Mit dem Bau des Heiligtums wurde im Jahre 98 n. Chr. begonnen; dieses Datum ergibt sich aus der dendrochronologischen Analyse der zahlreichen Eichenpfähle, auf denen die Fundamente des gesamten Mauerwerks ruhten. Konzeptuell gehörte der Tempel wohl noch in die Reihe der grossen Bauvorhaben, die auf die Verleihung des Koloniestatus an Aventicum unter Vespasian (71/72 n. Chr.) folgten, aber die Initiative zu diesem umfangreichen Vorhaben und die anschliessende Realisierung sind offenbar erst unter Trajan anzusetzen. Bevor dieser als siegreicher Feldherr von seinem Germanien-Feldzug nach Rom zurückkehrte, um dort offiziell den Kaiserthron zu besteigen, errichtete er das Bauwerk als deutlich sichtbares, monumentales Zeichen für die dauerhafte Befriedung der nördlichen Reichsgebiete.

Ausmasse

Das Cigognier-Heiligtum ist der grösste Tempel von Aventicum.
Gesamtmasse : 111,58 x 118,80 m
Tempel : 42,17 x 27,36 m
Giebelhöhe des Tempels : 23,10 m (davon entfallen 2,40 m auf das Podium)
Säulenhallen : 64,00 x 83,35 m
Traufhöhe der Säulenhallen : 19,50 m (davon entfallen 2,40 m auf das Podium)
Vorhof : 15,14 x 104,58 m.

Cigognier

Nach einem Vorbild in Rom ?

Nicht nur der Grundriss der Anlage, auch die Bautechnik und das verwendete Steinmaterial erinnern an den Luxus der kaiserlichen Bauten in Rom. Die massiven Fundamente, auf Eichenpfählen ruhend und sorgfältig drainiert, bestanden aus kleinen gelben Kalksteinquadern, die Verkleidung des podium und die sitzstufenartigen Abtreppungen der Säulenhallen hingegen aus grünlich-grauem Sandstein. Das sichtbare Mauerwerk des Tempels, die Fassade, die Säulenhallen und der Steinplattenboden im Innern des Bauwerks waren aus Jurakalk gefertigt, der wohl den weissen Marmor der stadtrömischen Bauten imitieren sollte. Für die Verkleidung der Innenwände fand aber auch echter, grösstenteils aus dem Mittelmeerraum importierter Buntmarmor Verwendung. Das gesamte Bauwerk besass einen reichen Skulpturenschmuck; so waren die Gesimsbänder des Tempels mit figürlichem Dekor versehen (zwei solche Gebälkstücke sind seit dem frühen 18 Jh. am Fuss der Südmauer der Stadtkirche Sainte Marie-Madeleine verbaut, ein drittes an der Rue des Alpes 37), während das Gesims der Säulenhallen mit beidseits von kelchförmigen Vasen (Kantharoi) angeordneten Greifen und Meeresungeheuern verziert war. Die Verbindung von den Säulenhallen zur Vorhalle des Tempels (pronaos) war mit facettierten Bögen gestaltet, deren Auflagergesims am oberen Abschluss einen Fries mit Meeresungeheuern aufwies (Spuren an der in situ erhaltenen Halbsäule sind noch sichtbar). Die korinthischen Kapitelle der Kalksteinsäulen waren fein gearbeitet und dürften mit grösster Wahrscheinlichkeit bemalt gewesen sein. Die genaue Aussage dieses recht heterogenen Bildprogramms ist schwierig zu ermitteln, einiges weist auf eine provinziale Ausrichtung mit einem vielleicht helvetisch inspirierten, aber romanisierten und mit dem Kaiserkult verbundenen Pantheon hin. Stilistisch scheinen aber eindeutig klassische Vorbilder zur Anwendung gekommen zu sein.

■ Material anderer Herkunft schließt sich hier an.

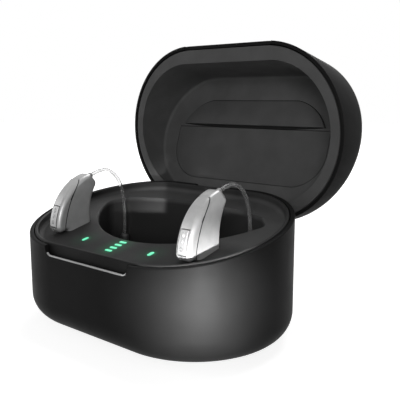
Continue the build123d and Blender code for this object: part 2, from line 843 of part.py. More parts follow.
with BuildPart() as lid_panel:
    with BuildSketch(lid_ceiling.offset(panel_recess)):
        add(panel_recess_sketch.sketch_local)
        offset(amount=-panel_gap)
    extrude(amount=-panel_thickness)
    fillet(edges_on(lid_panel, lid_ceiling.offset(panel_recess - panel_thickness)), panel_gap)
save(lid_panel.part, "lid_lower_panel")

with BuildPart() as hold_pad:
    with BuildSketch(lid_ceiling) as pad_outline:
        with BuildLine():
            Line((-hold_pad_half, hold_pad_back_y), (hold_pad_half, hold_pad_back_y))
            RadiusArc(
                (hold_pad_half, hold_pad_back_y),
                (hold_pad_straight_half, hold_pad_front_y),
                hold_pad_corner_radius,
            )
            Line(
                (hold_pad_straight_half, hold_pad_front_y),
                (-hold_pad_straight_half, hold_pad_front_y),
            )
            RadiusArc(
                (-hold_pad_straight_half, hold_pad_front_y),
                (-hold_pad_half, hold_pad_back_y),
                hold_pad_corner_radius,
            )
        make_face()
        fillet(pad_outline.vertices().sort_by(Axis.X)[0], hold_pad_tip_radius)
        fillet(pad_outline.vertices().sort_by(Axis.X)[-1], hold_pad_tip_radius)
    extrude(amount=-hold_pad_thickness)
save(hold_pad.part, "lid_hold_pad")

# Hinge arm: a barrel on the pin, a web flush in the back of the lid and a tongue behind it
with BuildPart() as hinge_arm:
    with BuildSketch(opened(Plane.YZ.offset(-arm_half))):
        with Locations((hinge_y, hinge_z)):
            Circle(barrel_radius)
        with Locations((back - flush_gap, hinge_z)):
            Rectangle(arm_web, arm_web_top - hinge_z, align=(Align.MAX, Align.MIN))
        with Locations((hinge_y, hinge_z)):
            Circle(hinge_pin_radius + hinge_running_gap, mode=Mode.SUBTRACT)
    extrude(amount=2 * arm_half)
    with BuildSketch(opened(Plane.YZ.offset(-tongue_half))):
        with Locations((back - flush_gap - arm_web, tongue_bottom)):
            Rectangle(
                tongue_thickness, tongue_top - tongue_bottom, align=(Align.MAX, Align.MIN)
            )
    extrude(amount=2 * tongue_half)
    with BuildSketch(opened(lid_back_plane)):
        with Locations(*arm_screw_places):
            Circle(small_screw_radius + close_gap)
    extrude(amount=2 * (arm_web + tongue_thickness), mode=Mode.SUBTRACT)
save(hinge_arm.part, "lid_hinge_arm")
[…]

Neuzeitlicher Name des Tempels

Die sogenannte Storchensäule (franz. «Le Cigognier»), deren Name auf ein ehemaliges Storchennest auf dem Säulenkapitell zurückgeht, erscheint erstmals 1642 auf einem Stich von Matthaeus Merian d. Ä. Im Zuge der Restaurierung der Säule wurde das Storchennest 1978 entfernt.